The enhancement of Cd removal by the EDDS chelate formation was higher than that obtained in the CA test. Regarding Cd, the migration as a free cation was probably low, even at a pH of around 6.5, in the case of CA application. Moreover, the stability of Cd complexes with citrate is low; therefore, its migration to the anode was low [29]. It can be seen from Figure 5 that the percentage removal efficiency of Zn was quite high for the two tests. Using EDDS or CA led to similar results (respectively 41.4% and 39.3% removals). The Zn was disposed to precipitate as a hydroxide when the pH was >7; its removal could mainly be attributed to the formation of chelates with EDDS or CA, which, in preference, move toward the anode compartment.

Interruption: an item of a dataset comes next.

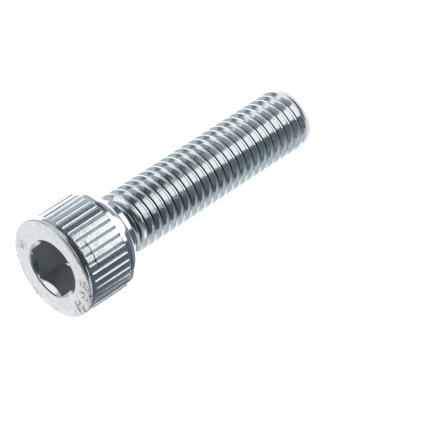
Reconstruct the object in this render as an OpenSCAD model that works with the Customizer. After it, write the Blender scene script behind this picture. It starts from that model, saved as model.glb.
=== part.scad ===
// Hex socket cap screw, standing on the flat end of its point with the socket on top.
// Millimetres. +Z is up, along the screw's axis from the point to the socket.
// The origin is the middle of the flat end of the point.

/* [Head] */
// diameter over the grooved side of the head
head_d = 16.2; // [15.8:0.1:16.3]
// height of the head, from the bearing face to the socket end
head_h = 10; // [9.6:0.1:10]
// radius of the rounded edge round the socket end
head_edge_r = 0.3; // [0.2:0.1:0.6]
// diameter of the flat bearing face
bearing_d = 14.5; // [14.3:0.1:15]
// height of the smooth belt between the bearing face and the grooves
belt_h = 2.05; // [1.8:0.05:2.4]
// how far the smooth belt stands back from the grooved side
belt_step = 0.1; // [0.05:0.05:0.2]
// height over which the smooth belt rounds out from the bearing face
belt_round_h = 1.4; // [1:0.1:1.6]

/* [Grooves] */
// number of grooves round the head
groove_n = 38; // [34:2:42]
// plain height between the top of the grooves and the socket end
groove_start = 0.95; // [0.8:0.05:1.4]
// width of a groove across its mouth
groove_w = 0.44; // [0.36:0.02:0.5]
// depth of a groove
groove_depth = 0.26; // [0.2:0.02:0.3]
// length over which a groove runs out at its top
groove_runout = 0.35; // [0.2:0.05:0.5]

/* [Socket] */
// distance across the flats of the socket
socket_af = 8.1; // [8:0.05:8.2]
// depth of the six flats
socket_depth = 5.2; // [5:0.1:5.6]
// depth of the cone at the bottom of the socket
socket_cone_h = 1.1; // [0.8:0.1:1.4]
// diameter of the countersink at the mouth of the socket
mouth_d = 10.6; // [9.6:0.1:10.8]
// full angle of the countersink
mouth_angle = 120; // [110:5:130]
// angle from +X to one corner of the socket and to one groove
head_turn = 30; // [0:1:59]

/* [Shank] */
// outside diameter of the thread
thread_d = 9.85; // [9.74:0.01:9.96]
// length of the screw below the bearing face
shank_l = 40; // [30:1:40]
// diameter of the plain neck under the head
neck_d = 9.03; // [8.9:0.01:9.1]
// length of the neck, from the bearing face to the first thread
neck_l = 2.4; // [2:0.1:3]
// radius of the fillet between the neck and the bearing face
fillet_r = 0.6; // [0.4:0.1:0.8]
// diameter of the flat end of the point
point_d = 7.5; // [7:0.1:8]

/* [Thread] */
// distance the thread climbs in one turn
pitch = 1.5; // [1.5:0.25:1.75]
// diameter at the bottom of the thread
root_d = 8.05; // [7.9:0.05:8.2]
// width of the narrow band on the crest
crest_w = 0.19; // [0.12:0.01:0.25]
// full angle between the two sides of the thread
flank_angle = 60; // [55:1:62]
// height over which the thread fades out below the neck
fade_l = 1.5; // [1:0.1:2]
// how far the thread is turned about its axis
thread_turn = 305; // [0:5:355]

/* [Hidden] */
head_r = head_d / 2;
belt_r = head_r - belt_step;
bearing_r = bearing_d / 2;
thread_r = thread_d / 2;
root_r = root_d / 2;
neck_r = neck_d / 2;
point_r = point_d / 2;
neck_z = shank_l - neck_l;
top_z = shank_l + head_h;
// the belt rounds out on one arc that starts at the bearing face and ends along the side
belt_gain = belt_r - bearing_r;
belt_round_r = (belt_gain * belt_gain + belt_round_h * belt_round_h) / (2 * belt_gain);
// distance from the axis to the mouth of a groove
groove_r = sqrt(head_r * head_r - groove_w * groove_w / 4);
groove_top_z = top_z - groove_start;
socket_corner_r = socket_af / 2 / cos(30);
mouth_h = (mouth_d / 2) / tan(mouth_angle / 2);
cone_tip_r = 0.6;
// section of one turn of the thread: crest, side, bottom, side; [distance from the axis, height]
side_h = min((thread_r - root_r) * tan(flank_angle / 2), (pitch - crest_w) / 2 - 0.02);
turn_section = [[thread_r, -crest_w / 2], [thread_r, crest_w / 2],
    [root_r, crest_w / 2 + side_h], [root_r, pitch - crest_w / 2 - side_h]];
corners = len(turn_section);
steps = 30;
rows = corners * (ceil(neck_z / pitch) + 3);
// the faded end of the thread reaches a little way into the neck
fade_r = neck_r - 0.02;
fade_end_z = neck_z - 0.2;
eps = 0.01;

// Side view of the head, turned about the axis.
module head_profile() {
    difference() {
        translate([0, shank_l]) union() {
            translate([0, belt_h]) square([head_r, head_h - belt_h]);
            translate([0, belt_round_h]) square([belt_r, belt_h - belt_round_h + eps]);
            intersection() {
                square([belt_r, belt_round_h + eps]);
                union() {
                    translate([belt_r - belt_round_r, belt_round_h]) circle(belt_round_r);
                    square([belt_r - belt_round_r, belt_round_h + eps]);
                }
            }
        }
        translate([head_r - head_edge_r, top_z - head_edge_r]) difference() {
            square(head_edge_r + eps);
            circle(head_edge_r);
        }
    }
}

// Side view of the neck and of its fillet under the head.
module neck_profile() {
    translate([0, neck_z]) square([neck_r, neck_l + eps]);
    translate([0, shank_l - fillet_r]) difference() {
        square([neck_r + fillet_r, fillet_r + eps]);
        translate([neck_r + fillet_r, 0]) circle(fillet_r);
    }
}

// Share of the fade at a height: 0 on the full thread, 1 at its end.
function fade(z) = let (s = max(0, min(1, (z - fade_end_z + fade_l) / fade_l))) s * s * (3 - 2 * s);

// Distance from the axis of a corner of the section, chamfered at the point and faded at the neck.
function thread_out(r, z) = min(r + (fade_r - r) * fade(z), point_r + z);

// Corner of the thread in a row of the section and at a step of the turn.
function thread_point(row, step) =
    let (
        corner = turn_section[row % corners],
        z = corner[1] + pitch * (floor(row / corners) + step / steps - 2),
        a = 360 * step / steps + thread_turn,
        inside = z > 0 && z < fade_end_z,
        r = inside ? thread_out(corner[0], z) : z <= 0 ? point_r : fade_r,
        end_z = z <= 0 ? 0 : neck_z + 0.5
    )
    [r * cos(a), r * sin(a), inside ? z : end_z];

// Number of a corner in the list of points; past the last step, the next turn goes on.
function thread_id(row, step) = step < steps ? row * steps + step : (row + corners) * steps;

// Whether the corners of a triangle are three different points.
function is_whole(p) = p[0] != p[1] && p[1] != p[2] && p[0] != p[2];

// The threaded shank: one turn's section, carried round while it climbs by one pitch a turn.
module thread() {
    points = [for (row = [0:rows + corners], step = [0:steps - 1]) thread_point(row, step)];
    sides = [for (row = [0:rows - 1], step = [0:steps - 1])
        let (
            a = thread_id(row, step),
            b = thread_id(row, step + 1),
            c = thread_id(row + 1, step + 1),
            d = thread_id(row + 1, step)
        )
        each [[a, d, c], [a, c, b]]];
    whole = [for (f = sides) if (is_whole([for (i = f) points[i]])) f];
    bottom = [for (step = [0:steps - 1]) thread_id(0, step)];
    top = [for (step = [steps - 1:-1:0]) thread_id(rows, step)];
    polyhedron(points, concat(whole, [bottom, top]));
}

// One groove tool: a V-shaped bar along the side of the head, with a sloping top.
module groove_tool() {
    proud = 0.2;
    mouth = groove_w / 2 * (groove_depth + proud) / groove_depth;
    difference() {
        translate([0, 0, shank_l + belt_h - eps])
            linear_extrude(head_h - belt_h - groove_start + eps)
                polygon([[groove_r - groove_depth, 0], [groove_r + proud, mouth], [groove_r + proud, -mouth]]);
        translate([groove_r - groove_depth, 0, groove_top_z - groove_runout])
            rotate([0, -atan(groove_runout / groove_depth), 0])
                translate([0, -1, 0]) cube([3, 2, 3]);
    }
}

module grooves() {
    for (i = [0:groove_n - 1])
        rotate([0, 0, head_turn + i * 360 / groove_n]) groove_tool();
}

// The hexagon hole with a cone at its bottom and a countersink at its mouth.
module socket() {
    translate([0, 0, top_z - socket_depth])
        rotate([0, 0, head_turn]) cylinder(h = socket_depth + eps, r = socket_corner_r, $fn = 6);
    translate([0, 0, top_z - socket_depth - socket_cone_h])
        intersection() {
            cylinder(h = socket_cone_h, r1 = cone_tip_r, r2 = socket_af / 2);
            rotate([0, 0, head_turn]) cylinder(h = socket_cone_h, r = socket_corner_r, $fn = 6);
        }
    translate([0, 0, top_z - mouth_h + eps]) cylinder(h = mouth_h, r1 = 0, r2 = mouth_d / 2);
}

module screw() {
    color([0.72, 0.75, 0.77])
        union() {
            difference() {
                rotate_extrude() union() {
                    head_profile();
                    neck_profile();
                }
                grooves();
                socket();
            }
            thread();
        }
}

screw();
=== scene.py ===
# %% [markdown]
# # A hex socket cap screw
# This script dresses the packed CAD screw for the camera. The screw stands on the flat end of its
# point, with the socket on top, in the frame of the CAD model. Its shapes are modelled in
# millimetres, as a drawing of a screw gives them, and scaled to Blender's metres once, at the end.

# %% Load the frame
import math

import bmesh
import bpy
from mathutils import Matrix, Vector


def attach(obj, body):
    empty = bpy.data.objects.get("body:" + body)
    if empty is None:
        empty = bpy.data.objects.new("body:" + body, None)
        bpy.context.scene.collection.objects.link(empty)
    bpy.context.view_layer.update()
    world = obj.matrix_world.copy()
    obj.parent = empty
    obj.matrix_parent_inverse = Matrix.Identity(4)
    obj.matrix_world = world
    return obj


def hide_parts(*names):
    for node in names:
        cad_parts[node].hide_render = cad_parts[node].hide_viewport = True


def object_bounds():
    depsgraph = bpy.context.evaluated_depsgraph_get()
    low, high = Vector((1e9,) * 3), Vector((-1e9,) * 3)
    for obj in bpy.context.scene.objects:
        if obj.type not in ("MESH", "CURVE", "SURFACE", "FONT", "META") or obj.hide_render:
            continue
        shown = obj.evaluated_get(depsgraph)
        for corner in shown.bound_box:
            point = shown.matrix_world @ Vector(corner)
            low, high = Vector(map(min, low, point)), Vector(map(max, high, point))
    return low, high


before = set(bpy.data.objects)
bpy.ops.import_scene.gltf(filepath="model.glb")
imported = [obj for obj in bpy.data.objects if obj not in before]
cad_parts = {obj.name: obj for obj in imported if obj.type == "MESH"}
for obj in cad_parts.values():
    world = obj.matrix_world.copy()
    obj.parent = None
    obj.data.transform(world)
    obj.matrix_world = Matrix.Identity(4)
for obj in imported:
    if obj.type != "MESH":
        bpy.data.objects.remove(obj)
cad_box = [list(corner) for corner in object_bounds()]
MM = 0.001
print("CAD box in mm:", [[round(v / MM, 2) for v in corner] for corner in cad_box])

# %% [markdown]
# ## The main sizes
# A cap screw is one piece of steel, so its sizes hang together. The head's radius and the full
# height are read from the CAD box. The knurl has 38 grooves, and twelve columns of the mesh make one
# groove with its land. Twelve times 38 is 456, which 6 divides too, so the corners of the hexagon
# fall on columns as well.

# %% Main sizes in millimetres
HEAD_R = round(cad_box[1][0] / MM, 2)
TOP_Z = round(cad_box[1][2] / MM, 2)
SHANK_L = 40.0
HEAD_TURN = math.radians(30)
GROOVE_N = 38
GROOVE_COLUMNS = 12
COLUMNS = GROOVE_N * GROOVE_COLUMNS
print("head radius, full height and columns:", HEAD_R, TOP_Z, COLUMNS)

# %% [markdown]
# ## The head
# The real head is forged together with its hexagon. In Blender it could be cut with booleans, but
# one chain of points that is spun about the axis leaves clean quads and needs no repair. The chain
# runs from the middle of the socket's floor, up the flats, over the countersink and the face, down
# the side and under the head to the neck.
#
# The countersink leads the key into the socket. Real ones have a shallow lip round a steeper cone,
# so its slope is given at a few radii, and its height is the slope summed up from the face inwards.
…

The effectiveness of the chelating agent in the removal of metals is affected by several parameters, such as the metal ions, the electrolyte conditions, and the most important parameter, pH [10,30]. However, the ratio of chelate/metal must also be considered. Here, using a low concentration (0.1 M) of EDDS showed significant removals of the targeted metals, except Pb, and these results are similar to those obtained with a concentration twice higher [27].

4. Conclusions

The EKR experiments demonstrate that significantly enhanced recovery of metals from dredged sediment was obtained by using an intermittent gradient voltage combined with a weak concentration of chelating agents. The results provided for CA, an environmentally friendly compound, indicated effective removals of all of the target metals. However, EDDS, which is also a green chelating agent, was also very efficient for metal removal, except for Pb. CA and EDDS had equal effectiveness in eliminating Zn, but EDDS was more effective for Cd removal. This investigation established that the metals’ removal was not solely correlated with the stability constants of metal–chelate complexes, but was also influenced by the pH of the sediment matrix and the metal speciation, as mentioned in a previous study [11]. Applying a periodic voltage has positive effects on enhancing the mobility of metals and reducing energy and additive consumption.